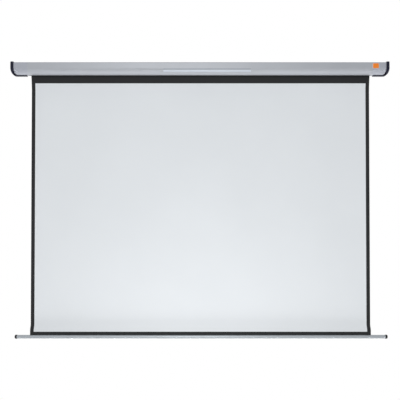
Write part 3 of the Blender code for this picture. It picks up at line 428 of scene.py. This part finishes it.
def drawnAluminium(name, look):
    # Anodised extrusion: die lines along X in colour, gloss and height, bare metal at worn edges.
    material, tree, shader, place = startMaterial(name, {"Metallic": look["metallic"]})
    lines = effect(tree, dieLines, {"Place": place, "Lines per metre": look["lines"]})
    colour = blendColours(tree, lines["Tone"], look["deep"], look["colour"])
    colour = layOver(tree, colour, wornOn(tree, place, look), look["wearShare"], look["bare"])
    rough = span(tree, lines["Line"], *noiseRange, *look["roughness"])
    feed(tree, shader, colour, rough, height=lines["Line"], bump=look["bump"])
    return material


zincLook = {
    "pale": (0.56, 0.57, 0.59), "dark": (0.40, 0.41, 0.44), "blue": (0.42, 0.45, 0.52), "blueShare": 0.4,
    "bare": (0.7, 0.7, 0.7), "spangle": 160.0, "roughness": (0.26, 0.48), "metallic": 0.95,
    "grains": 1800.0, "patches": 30.0, "bump": (0.00005, 0.4),
    "wearWidth": 0.0006, "breaks": 120.0, "wearShare": 0.4,
}


def zincPlate(name, look):
    # Cells of slightly different grey, with a bluish passivated tint in patches.
    material, tree, shader, place = startMaterial(name, {"Metallic": look["metallic"]})
    cells = put(tree, "ShaderNodeTexVoronoi", {"Vector": place, "Scale": look["spangle"]}, feature="F1")
    shade = put(tree, "ShaderNodeSeparateColor", {0: cells.outputs["Color"]}).outputs[0]
    grain = grainOn(tree, place, look)
    colour = blendColours(tree, shade, look["dark"], look["pale"])
    colour = layOver(tree, colour, grain["Tone"], look["blueShare"], look["blue"])
    colour = layOver(tree, colour, wornOn(tree, place, look), look["wearShare"], look["bare"])
    rough = span(tree, shade, 0.0, 1.0, *look["roughness"])
    feed(tree, shader, colour, rough, height=grain["Grain"], bump=look["bump"])
    return material


machinedLook = {
    "bare": (0.75, 0.74, 0.72), "wearWidth": 0.0003, "breaks": 400.0, "wearShare": 0.5,
    "bump": (0.00003, 0.4),
}
motorLook = {
    **machinedLook, "pale": (0.52, 0.53, 0.55), "dark": (0.40, 0.41, 0.43),
    "roughness": (0.25, 0.42), "metallic": 0.9,
}
gearLook = {
    **machinedLook, "pale": (0.50, 0.50, 0.50), "dark": (0.34, 0.34, 0.35),
    "roughness": (0.2, 0.36), "metallic": 1.0,
}
bronzeLook = {
    **machinedLook, "pale": (0.58, 0.40, 0.17), "dark": (0.40, 0.25, 0.09),
    "roughness": (0.34, 0.5), "metallic": 1.0,
}
coreLook = {
    **machinedLook, "pale": (0.30, 0.30, 0.31), "dark": (0.17, 0.17, 0.18),
    "roughness": (0.38, 0.55), "metallic": 0.85,
}


def machinedMetal(name, look):
    # Tool rings in height and gloss, over a slow change of tone.
    material, tree, shader, place = startMaterial(name, {"Metallic": look["metallic"]})
    rings = effect(tree, latheMarks, {"Place": place})
    colour = blendColours(tree, rings["Tone"], look["dark"], look["pale"])
    colour = layOver(tree, colour, wornOn(tree, place, look), look["wearShare"], look["bare"])
    rough = span(tree, rings["Ring"], *noiseRange, *look["roughness"])
    feed(tree, shader, colour, rough, height=rings["Ring"], bump=look["bump"])
    return material


casePaint = silverPaint("casePaint", silverLook)
coverPaint = silverPaint("coverPaint", coverLook)
trimPlastic = moulding("trimPlastic", trimLook)
blackMoulding = moulding("blackMoulding", blackLook)
capPlastic = moulding("capPlastic", capLook)
nylonMoulding = moulding("nylonMoulding", nylonLook)
softRubber = moulding("softRubber", rubberLook)
inlayStrip = inlayMetal("inlayStrip", inlayLook)
barMetal = drawnAluminium("barMetal", barLook)
tubeMetal = drawnAluminium("tubeMetal", tubeLook)
zinc = zincPlate("zincPlate", zincLook)
motorSteel = machinedMetal("motorSteel", motorLook)
gearSteel = machinedMetal("gearSteel", gearLook)
sinteredBronze = machinedMetal("sinteredBronze", bronzeLook)
coreLaminations = machinedMetal("coreLaminations", coreLook)

nodeMaterials = (
    (casePaint, ["case_profile"]),
    (inlayStrip, ["front_inlay"]),
    (coverPaint, ["end_cover_left", "end_cover_right"]),
    (trimPlastic, ["end_bumper_left", "end_bumper_right"]),
    (zinc, ["wall_bracket_left", "wall_bracket_right", "end_plate_left", "end_plate_right"]),
    (blackMoulding, ["connection_box", "connection_box_lid", "motor_head", "limit_crown", "idler_plug"]),
    (nylonMoulding, ["terminal_block", "limit_screw_up", "limit_screw_down", "motor_capacitor", "drive_wheel",
                     "fabric_spline"]),
    (softRubber, ["motor_lead", "cable_grommet"]),
    (motorSteel, ["motor_casing", "output_carrier", "hem_rod"]),
    (coreLaminations, ["motor_core", "ring_gear"]),
    (gearSteel, ["sun_gear", "planet_gear_1", "planet_gear_2", "planet_gear_3", "idler_pin"]),
    (sinteredBronze, ["output_bush", "idler_bush"]),
    (tubeMetal, ["roller_tube"]),
    (barMetal, ["bottom_bar"]),
    (capPlastic, ["bar_cap_left", "bar_cap_right"]),
)
for material, names in nodeMaterials:
    for name in names:
        for slot in nodes[name].material_slots:
            slot.material = material
print("materials on", sum(len(names) for _, names in nodeMaterials), "nodes")


# The picture sheet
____
● CHALLENGE:
Without leaving anything out, quote all the data.

● SOLVED PROBLEM:
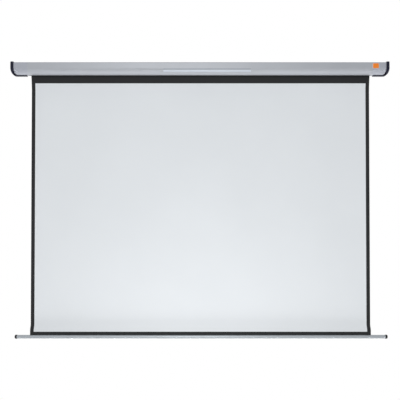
Write part 3 of the Blender code for this picture. It picks up at line 428 of scene.py. This part finishes it.
def drawnAluminium(name, look):
    # Anodised extrusion: die lines along X in colour, gloss and height, bare metal at worn edges.
    material, tree, shader, place = startMaterial(name, {"Metallic": look["metallic"]})
    lines = effect(tree, dieLines, {"Place": place, "Lines per metre": look["lines"]})
    colour = blendColours(tree, lines["Tone"], look["deep"], look["colour"])
    colour = layOver(tree, colour, wornOn(tree, place, look), look["wearShare"], look["bare"])
    rough = span(tree, lines["Line"], *noiseRange, *look["roughness"])
    feed(tree, shader, colour, rough, height=lines["Line"], bump=look["bump"])
    return material


zincLook = {
    "pale": (0.56, 0.57, 0.59), "dark": (0.40, 0.41, 0.44), "blue": (0.42, 0.45, 0.52), "blueShare": 0.4,
    "bare": (0.7, 0.7, 0.7), "spangle": 160.0, "roughness": (0.26, 0.48), "metallic": 0.95,
    "grains": 1800.0, "patches": 30.0, "bump": (0.00005, 0.4),
    "wearWidth": 0.0006, "breaks": 120.0, "wearShare": 0.4,
}


def zincPlate(name, look):
    # Cells of slightly different grey, with a bluish passivated tint in patches.
    material, tree, shader, place = startMaterial(name, {"Metallic": look["metallic"]})
    cells = put(tree, "ShaderNodeTexVoronoi", {"Vector": place, "Scale": look["spangle"]}, feature="F1")
    shade = put(tree, "ShaderNodeSeparateColor", {0: cells.outputs["Color"]}).outputs[0]
    grain = grainOn(tree, place, look)
    colour = blendColours(tree, shade, look["dark"], look["pale"])
    colour = layOver(tree, colour, grain["Tone"], look["blueShare"], look["blue"])
    colour = layOver(tree, colour, wornOn(tree, place, look), look["wearShare"], look["bare"])
    rough = span(tree, shade, 0.0, 1.0, *look["roughness"])
    feed(tree, shader, colour, rough, height=grain["Grain"], bump=look["bump"])
    return material


machinedLook = {
    "bare": (0.75, 0.74, 0.72), "wearWidth": 0.0003, "breaks": 400.0, "wearShare": 0.5,
    "bump": (0.00003, 0.4),
}
motorLook = {
    **machinedLook, "pale": (0.52, 0.53, 0.55), "dark": (0.40, 0.41, 0.43),
    "roughness": (0.25, 0.42), "metallic": 0.9,
}
gearLook = {
    **machinedLook, "pale": (0.50, 0.50, 0.50), "dark": (0.34, 0.34, 0.35),
    "roughness": (0.2, 0.36), "metallic": 1.0,
}
bronzeLook = {
    **machinedLook, "pale": (0.58, 0.40, 0.17), "dark": (0.40, 0.25, 0.09),
    "roughness": (0.34, 0.5), "metallic": 1.0,
}
coreLook = {
    **machinedLook, "pale": (0.30, 0.30, 0.31), "dark": (0.17, 0.17, 0.18),
    "roughness": (0.38, 0.55), "metallic": 0.85,
}


def machinedMetal(name, look):
    # Tool rings in height and gloss, over a slow change of tone.
    material, tree, shader, place = startMaterial(name, {"Metallic": look["metallic"]})
    rings = effect(tree, latheMarks, {"Place": place})
    colour = blendColours(tree, rings["Tone"], look["dark"], look["pale"])
    colour = layOver(tree, colour, wornOn(tree, place, look), look["wearShare"], look["bare"])
    rough = span(tree, rings["Ring"], *noiseRange, *look["roughness"])
    feed(tree, shader, colour, rough, height=rings["Ring"], bump=look["bump"])
    return material


casePaint = silverPaint("casePaint", silverLook)
coverPaint = silverPaint("coverPaint", coverLook)
trimPlastic = moulding("trimPlastic", trimLook)
blackMoulding = moulding("blackMoulding", blackLook)
capPlastic = moulding("capPlastic", capLook)
nylonMoulding = moulding("nylonMoulding", nylonLook)
softRubber = moulding("softRubber", rubberLook)
inlayStrip = inlayMetal("inlayStrip", inlayLook)
barMetal = drawnAluminium("barMetal", barLook)
tubeMetal = drawnAluminium("tubeMetal", tubeLook)
zinc = zincPlate("zincPlate", zincLook)
motorSteel = machinedMetal("motorSteel", motorLook)
gearSteel = machinedMetal("gearSteel", gearLook)
sinteredBronze = machinedMetal("sinteredBronze", bronzeLook)
coreLaminations = machinedMetal("coreLaminations", coreLook)

nodeMaterials = (
    (casePaint, ["case_profile"]),
    (inlayStrip, ["front_inlay"]),
    (coverPaint, ["end_cover_left", "end_cover_right"]),
    (trimPlastic, ["end_bumper_left", "end_bumper_right"]),
    (zinc, ["wall_bracket_left", "wall_bracket_right", "end_plate_left", "end_plate_right"]),
    (blackMoulding, ["connection_box", "connection_box_lid", "motor_head", "limit_crown", "idler_plug"]),
    (nylonMoulding, ["terminal_block", "limit_screw_up", "limit_screw_down", "motor_capacitor", "drive_wheel",
                     "fabric_spline"]),
    (softRubber, ["motor_lead", "cable_grommet"]),
    (motorSteel, ["motor_casing", "output_carrier", "hem_rod"]),
    (coreLaminations, ["motor_core", "ring_gear"]),
    (gearSteel, ["sun_gear", "planet_gear_1", "planet_gear_2", "planet_gear_3", "idler_pin"]),
    (sinteredBronze, ["output_bush", "idler_bush"]),
    (tubeMetal, ["roller_tube"]),
    (barMetal, ["bottom_bar"]),
    (capPlastic, ["bar_cap_left", "bar_cap_right"]),
)
for material, names in nodeMaterials:
    for name in names:
        for slot in nodes[name].material_slots:
            slot.material = material
print("materials on", sum(len(names) for _, names in nodeMaterials), "nodes")


# The picture sheet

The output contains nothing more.